When whispers of a Child’s Play reboot began to circulate, horror fans were up in arms, charging into social media battlegrounds atop their trusty keyboards. Don Mancini – the father of the franchise – was understandably pissed when neither he nor long-time Chucky voice actor Brad Dourif were offered involvement in the new film – save a token executive producer credit the former was offered and declined.
This contemporary take on Mancini’s first Chucky outing obviously isn’t for the Child’s Play barmy army. Luckily, I’m not a member. In fact, I’ve never even set eyes on the 1988 original, or the many sequels that followed for that matter. That’s great though, as it opens the door for me to crit the Child’s Play reboot without any preconceived ideas. (If you’d like to read a review from someone well-versed in the franchise lore, you can do so by clicking these words.)
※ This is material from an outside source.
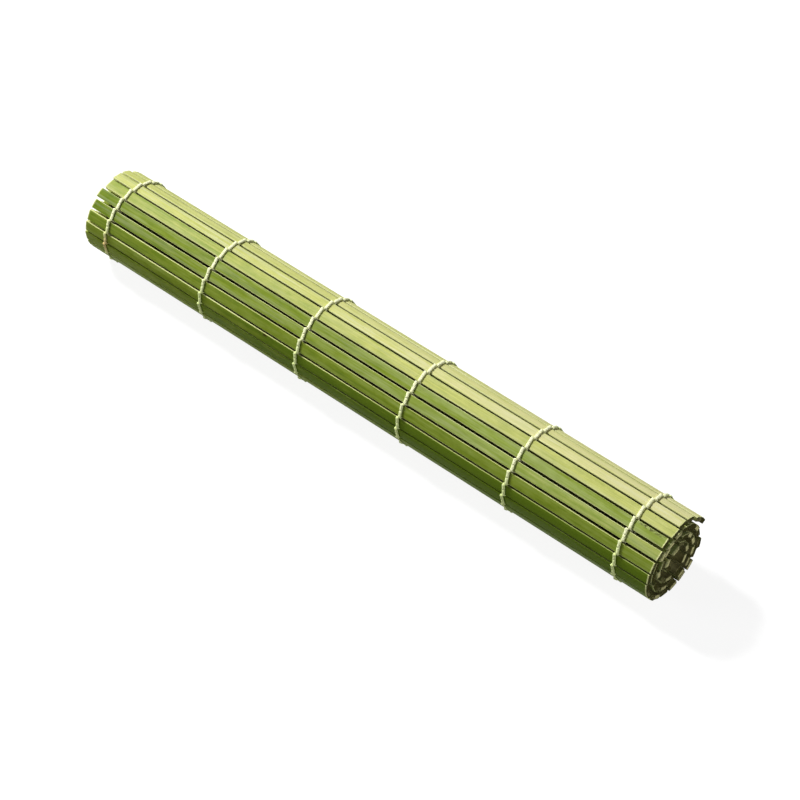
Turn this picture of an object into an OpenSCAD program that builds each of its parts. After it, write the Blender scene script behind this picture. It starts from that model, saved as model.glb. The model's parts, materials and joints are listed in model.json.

By no definition is Child’s Play an outstanding horror featuring a well-written plot and carefully considered characters. It’s simply absurd. But there’s a certain timeliness to the movie too, offering it a place in the realms of acceptability. We live in an era when fully-autonomous machines are on the rise, and consequently, we fear AI and its future potential. Ergo, a flick about a smart device that develops a dark agenda makes a whit of sense.
We begin with an aggrieved employee of the Kaslan Corporation tampering with the ‘Buddi’ doll he’s assembling. Seeking vengeance after being sacked, he disables the gadget’s safety mechanisms before sending it off for shipping. The unlucky recipient is hearing-impaired teen Andy (Gabriel Bateman), gifted the doll by mum Karen (Aubrey Plaza). And that’s when the little electronic terrorist, which names itself Chucky (voiced by Mark Hamill), is let loose.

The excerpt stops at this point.